A cinema sells an immersive experience, which means the roof assembly is part of the acoustic and thermal envelope, not just a weather cover. Rooftop units sitting directly over auditoriums transmit noise and vibration if they are not isolated, and the insulation depth affects both the cool-roof energy performance and how the house holds sound and temperature during a screening. We treat curb isolation and insulation as part of the cinema scope, because a roof that leaks noise into a quiet scene is its own kind of failure.
Cinema construction usually runs a steel deck or a concrete deck over structural steel. Steel deck takes mechanical attachment directly; concrete deck wants an adhered or, where loads allow, a ballasted system. On any San Jose theater reroof we start with a core sample to confirm the existing insulation layers, the moisture content in the assembly, and the total weight in place before we decide between a recover and a full tear-off. Long-span steel deck in particular needs fastener patterns and pull-out testing matched to the rib depth and gauge — short ribs on older deck pull out at far lower values than modern three-inch rib, and where deflection is a concern we may move to an adhered or hybrid system to keep point loads off the seams.

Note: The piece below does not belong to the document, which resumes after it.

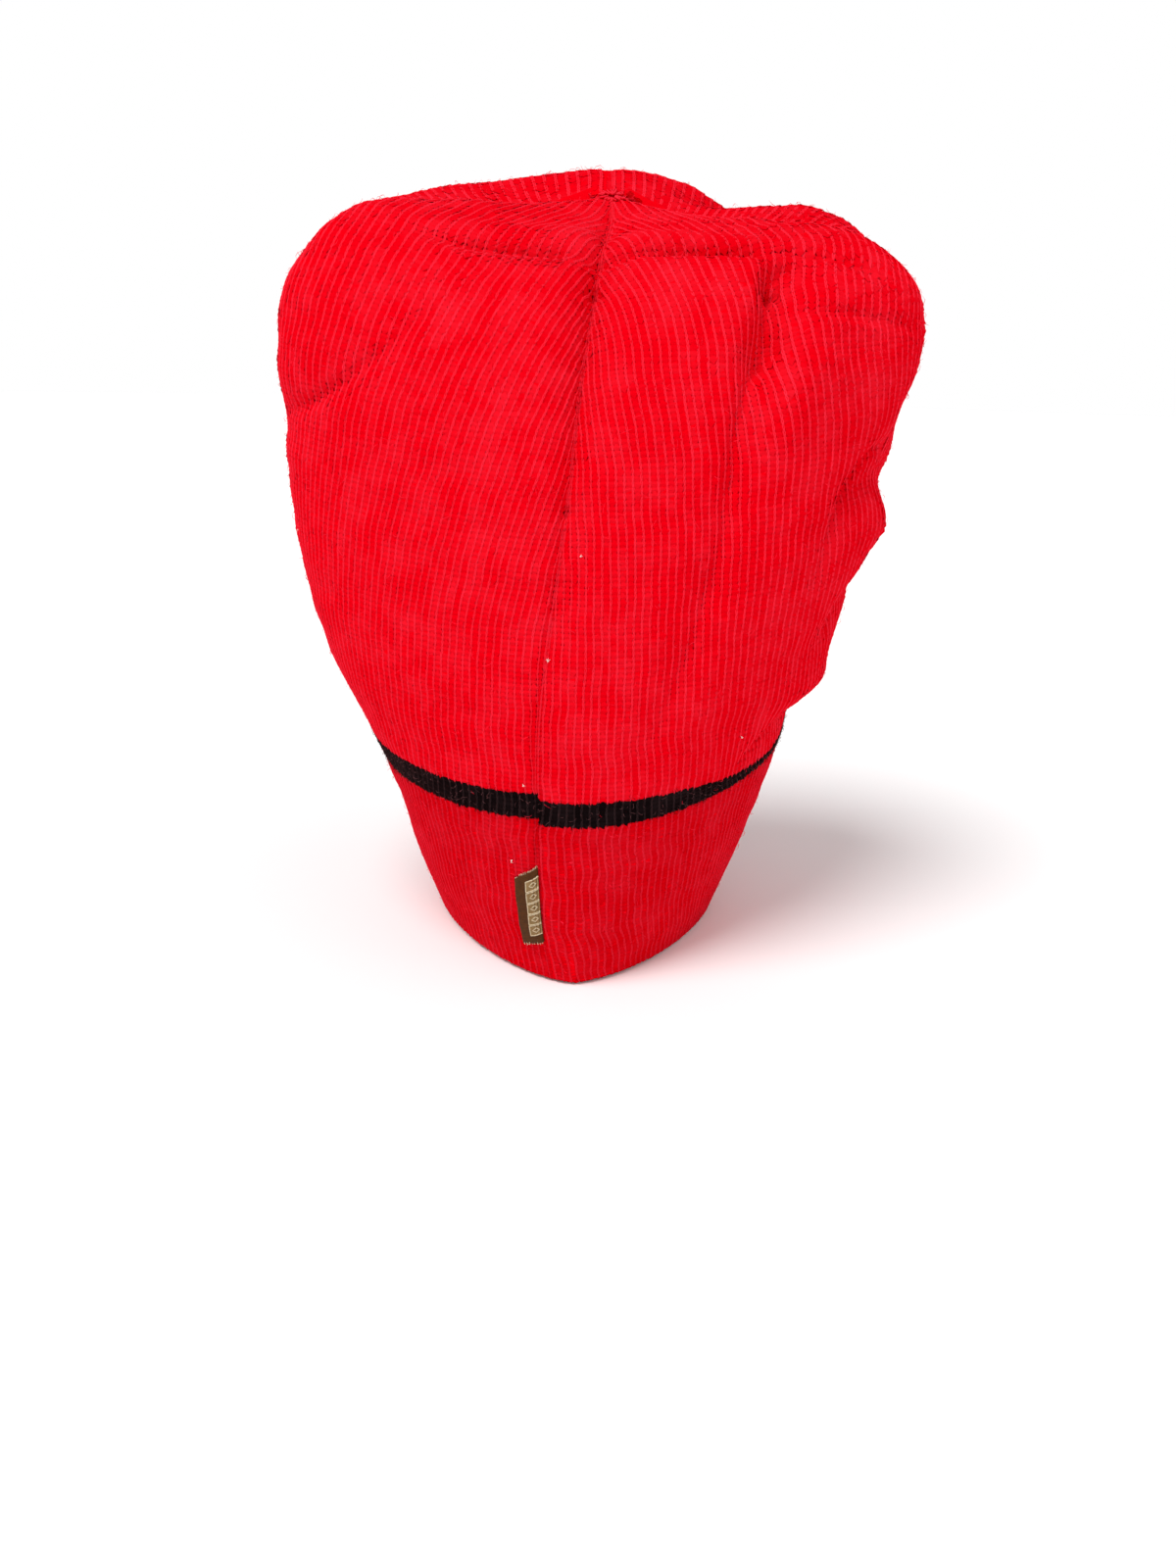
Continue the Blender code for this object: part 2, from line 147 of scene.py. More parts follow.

Our most common cinema spec is 60-mil or 80-mil TPO mechanically attached over tapered polyiso. The tapered insulation corrects the drainage problems that accumulate over decades on a dead-flat theater roof, and white TPO meets the cool-roof energy-code requirements that apply to commercial reroof permits in most jurisdictions here. Around the dense HVAC, we add reinforced walkway pads so the parade of service crews working on a dozen rooftop units does not wear through the membrane in the traffic lanes.

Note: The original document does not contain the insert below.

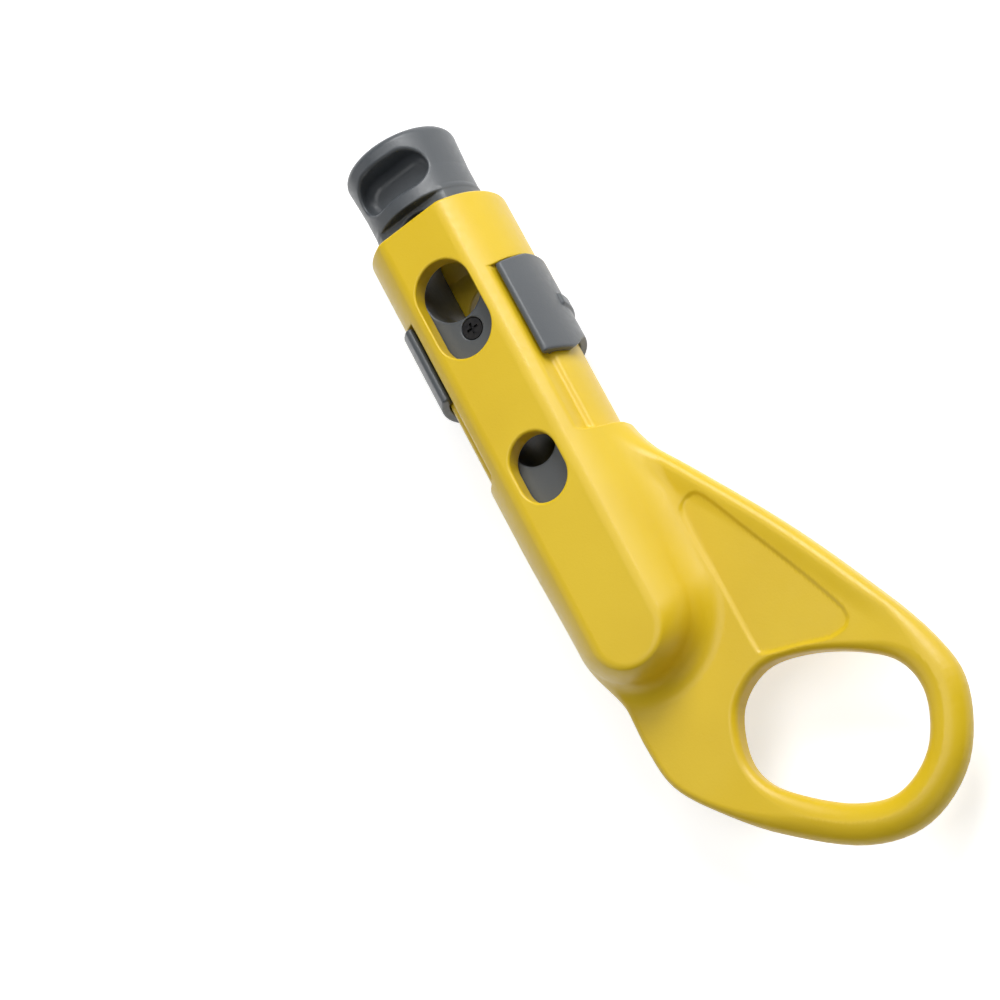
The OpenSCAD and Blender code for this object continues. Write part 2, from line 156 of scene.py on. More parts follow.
# Spring
SPRING_R = 3.55
WIRE_R = 0.45
SPRING_LEN = 22.6
SPRING_TURNS = 8
SPRING_SEAT = 4.5
SPIGOT_LEN = 4.0

# Handle: half thicknesses and edge roundings of the web and the loop
LOOP_HALF = 3.2
WEB_HALF = 2.4
LOOP_ROUND = 3.0
WEB_ROUND = 1.3
LOOP_BAND = 7.2
LOOP_X = 21.0
LOOP_Y = 68.0
BEAD_CREST = 1.6
BEAD_FOOT = 5.2
BEAD_H = 0.4
PANEL_DEPTH = 0.35
ROOT_FILLET = 4.0

# Derived, as in the CAD model
REST_Y = SLEEVE_LEN + HOUSING_LEN / 2
DOME_NARROW = SLEEVE_R - math.sqrt(SLEEVE_R**2 - FRONT_FLAT**2)
ORIGIN = np.array([0.0, REST_Y, HOUSING_BACK])
RAIL_R = SLEEVE_R - RAIL_DROP
RAIL_BACK = HOUSING_BACK - RIB_H - STOP_T - STOP_GAP
STOP_IN = RAIL_R + STOP_GAP
STOP_R = STOP_IN + STOP_T
STOP_TOP = COLLAR_LEN + 0.2
GROOVE_R = RAIL_R - GROOVE_DROP
CAVITY_R = SLEEVE_R - SLEEVE_WALL
CAVITY_FLAT = FRONT_FLAT - FLAT_WALL
PLUNGER_R = CAVITY_R - PLUNGER_GAP
PLUNGER_FLAT = CAVITY_FLAT - PLUNGER_GAP
HOLE_HIGH = CAP_GAP - 0.8
LUG_TOP = COLLAR_LEN + LUG_BELOW
LUG_OUT = RAIL_R - 0.5
SPRING_FLOOR = PLUNGER_END - SPRING_SEAT + SPRING_LEN
HOUSING_END = SLEEVE_LEN + HOUSING_LEN
MOUTH_LEN = TRAVEL - CAP_GAP + SEATED


# Distance fields. Negative is inside. Arrays may be open grids, which numpy stretches to each other.

def join(a, b, r=0.0):
    """Both shapes, with a fillet of radius r where they meet."""
    if np.isscalar(r) and r <= 0:
        return np.minimum(a, b)
    return np.maximum(r, np.minimum(a, b)) - np.hypot(np.maximum(r - a, 0), np.maximum(r - b, 0))


def meet(a, b, r=0.0):
    """What both shapes share, with a rounding of radius r where they meet."""
    if np.isscalar(r) and r <= 0:
        return np.maximum(a, b)
    return np.minimum(-r, np.maximum(a, b)) + np.hypot(np.maximum(r + a, 0), np.maximum(r + b, 0))


def carve(a, b, r=0.0):
    """a without b, with the mouth rounded by r."""
    return meet(a, -b, r)


def between(v, low, high):
    return np.maximum(low - v, v - high)


def ramp(v, low, high):
    """0 below low, 1 above high, smooth in between."""
    t = np.clip((v - low) / (high - low), 0, 1)
    return t * t * (3 - 2 * t)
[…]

Cinemas run afternoon through late night, seven days a week, which puts them in the same scheduling category as a 24-hour building. We sequence tear-off and dry-in so every section is watertight before evening screenings begin, coordinate any HVAC shutdown windows needed for curb or penetration work, and keep the work clear of evening opening procedures, loading-dock access for HVAC service contractors, and foot traffic near the entries. The goal is a reroof the audience never notices.
The marquee and the entry canopy are chronic leak sources on older theaters, because that is where signage supports and canopy framing penetrate or meet the roof and two structures with different movement come together. We treat every marquee and canopy attachment as an individual flashing item and re-flash the canopy-to-building transitions as part of the project rather than leaving them to leak after the field membrane is new.

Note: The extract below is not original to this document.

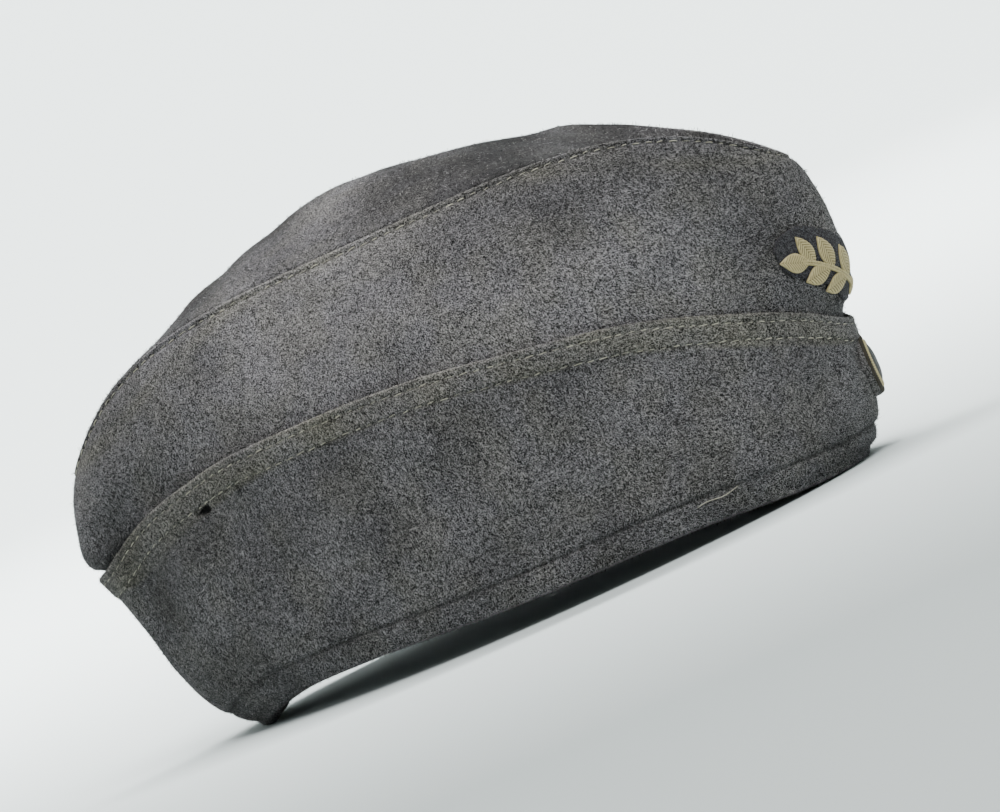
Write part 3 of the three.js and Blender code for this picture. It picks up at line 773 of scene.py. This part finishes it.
def shade_and_soil_of(points, name):
    angle = place_angle(points)
    patchy = 0.08 * ripple(points, 38, 14)
    if "turn_up" in name:
        # On the turn-up, painted shade: an even amount, more near the rim, behind, towards the front and in
        # the third row's groove, less on the hem.
        above_rim = points[:, 2] - rim_height(angle)
        on_hem = np.clip((HEM_ROWS[1] - edge_height(angle) + points[:, 2]) / 3, 0, 1)
        painted_shade_and_soil = TURNUP_SHADE + 0.04 * np.clip(1 - above_rim / 30, 0, 1) - HEM_LESS_SHADE * on_hem
        painted_shade_and_soil += SHADE_BEHIND["turn_up"] * hump(angle, 0.8) + 0.1 * np.clip((angle - 2.3) / 0.4, 0, 1)
        painted_shade_and_soil += 0.2 * hump(above_rim - FOLD_ROW, 0.7)
        # The moth hole is filled with painted shadow, the dark colour in full.
        in_hole = (points[:, 1] < 0) & (from_moth(points) < MOTH_RADIUS - 0.3)
        return np.clip(np.where(in_hole, 1, painted_shade_and_soil + patchy), 0, 1)
    # On the crown and the top: painted shade at the front and back, which turn from the light, a painted
    # shadow under the bulge behind just above the turn-up's edge, and painted shade over the top, which faces
    # the light. High in front they also darken.
    front = CROWN_FRONT_SHADE * np.clip((angle - 2.2) / 0.6, 0, 1)
    high_front = HIGH_FRONT_DARKENING * np.clip((points[:, 2] - 98) / 25, 0, 1)
    high_front *= np.clip((angle - 1.3) / 0.6, 0, 1)
    behind = SHADE_BEHIND["crown"] * hump(angle, 0.8)
    shadow_under_bulge = 0.35 * hump(angle, 0.5) * np.clip((edge_height(angle) + 11 - points[:, 2]) / 11, 0, 1)
    above = TOP_SHADE if "top" in name else 0.0
    return np.clip(np.maximum(front, high_front) + behind + shadow_under_bulge + above + patchy, 0, 1)


def wearing(points, name):
    side = np.where(points[:, 1] < 0, RIGHT, LEFT)
    angle = place_angle(points)
    if "turn_up" in name:
        wear = HEM_WEAR * np.clip((HEM_ROWS[1] + 1.5 - edge_height(angle) + points[:, 2]) / 2, 0, 1)
    else:
        wear = SEAM_WEAR * hump(seam_height(angle, side) - points[:, 2], 4.5) * ("top" not in name)
    return np.clip(wear * (0.8 + 0.3 * ripple(points, 24, 12)), 0, 1)


for made in [o for o in bpy.data.objects if o.name.startswith("wool_")]:
    mark(made, "wear", wearing(places_of(made), made.name))
    mark(made, "painted_shade_and_soil", shade_and_soil_of(places_of(made), made.name))

# Sewing thread: worn pale cotton in machine stitches, each arching out of the cloth and back into it. One row
# runs under each crown seam, two round the hem and a darker one above the fold.
STITCH_PITCH = 4.5
STITCH_LENGTH = 3.2
STITCH_THICK = 0.32
STITCH_SIDES = 6
STITCH_RINGS = 6
STITCH_SLANT = 0.1
STITCH_WEAR = [0.45, 0.7, 0.9, 1.1]  # what is left of a stitch's thickness
THREAD_MOTTLE = 1.43
THREAD_FUZZ = 0.286
THREAD_RELIEF = 0.1


def thread_material(name, tint, dark, groove, roughness):
    """Spun thread in a mottled colour, with painted shade in the grooves between its turns."""
    material, tree, inputs = new_material(name)
    place = node(tree, "TexCoord", {}).outputs["Object"]
    mottle = node(tree, "TexNoise", {"Vector": place, "Scale": per_metre(THREAD_MOTTLE), "Detail": 3.0})
    tone = node(tree, "Mix", {0: mottle.outputs["Fac"], 6: linear(dark), 7: linear(tint)}, data_type="RGBA")
    # Pointiness picks out the hollows between the turns, which get the groove colour as painted shade.
    bend = node(tree, "NewGeometry", {}).outputs["Pointiness"]
    ridge = node(tree, "MapRange", {"Value": bend, "From Min": 0.465, "From Max": 0.51, "To Min": 0.15})
    final = node(tree, "Mix", {0: ridge.outputs[0], 6: linear(groove), 7: tone.outputs[2]}, data_type="RGBA")
    tree.links.new(final.outputs[2], inputs["Base Color"])
    fuzz = node(tree, "TexNoise", {"Vector": place, "Scale": per_metre(THREAD_FUZZ), "Detail": 2.0})
    hairy = {"Height": fuzz.outputs["Fac"], "Strength": 0.4, "Distance": THREAD_RELIEF * MM}
    relief = node(tree, "Bump", hairy)
    tree.links.new(relief.outputs["Normal"], inputs["Normal"])
    inputs["Roughness"].default_value = roughness
    inputs["Specular IOR Level"].default_value = 0.2
    return material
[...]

Send the building location, the screen count, and what you are dealing with — ponding, a leak over a specific house, noisy rooftop units, a dripping entry canopy. We will core the assembly, confirm the deck and span, and come back with a membrane, drainage, and phasing plan built around your screening schedule.
Questions owners ask
What moves the cost range?
Access, wet insulation, edge metal, drain work, occupied-building constraints, disposal, code documentation, and the final repair path all affect pricing.
Can work happen while occupied?
Often, but the schedule needs noise, odor, loading, tenant notices, pedestrian controls, daily dry-in, and emergency contact rules before crews arrive.
When is coating realistic?
A coating only makes sense when the roof is dry, cleanable, compatible, properly detailed, and still sound enough to support restoration.
What should the owner receive?
A useful roof file includes photos, observed conditions, access notes, near-term repairs, capital triggers, exclusions, and the recommended next step.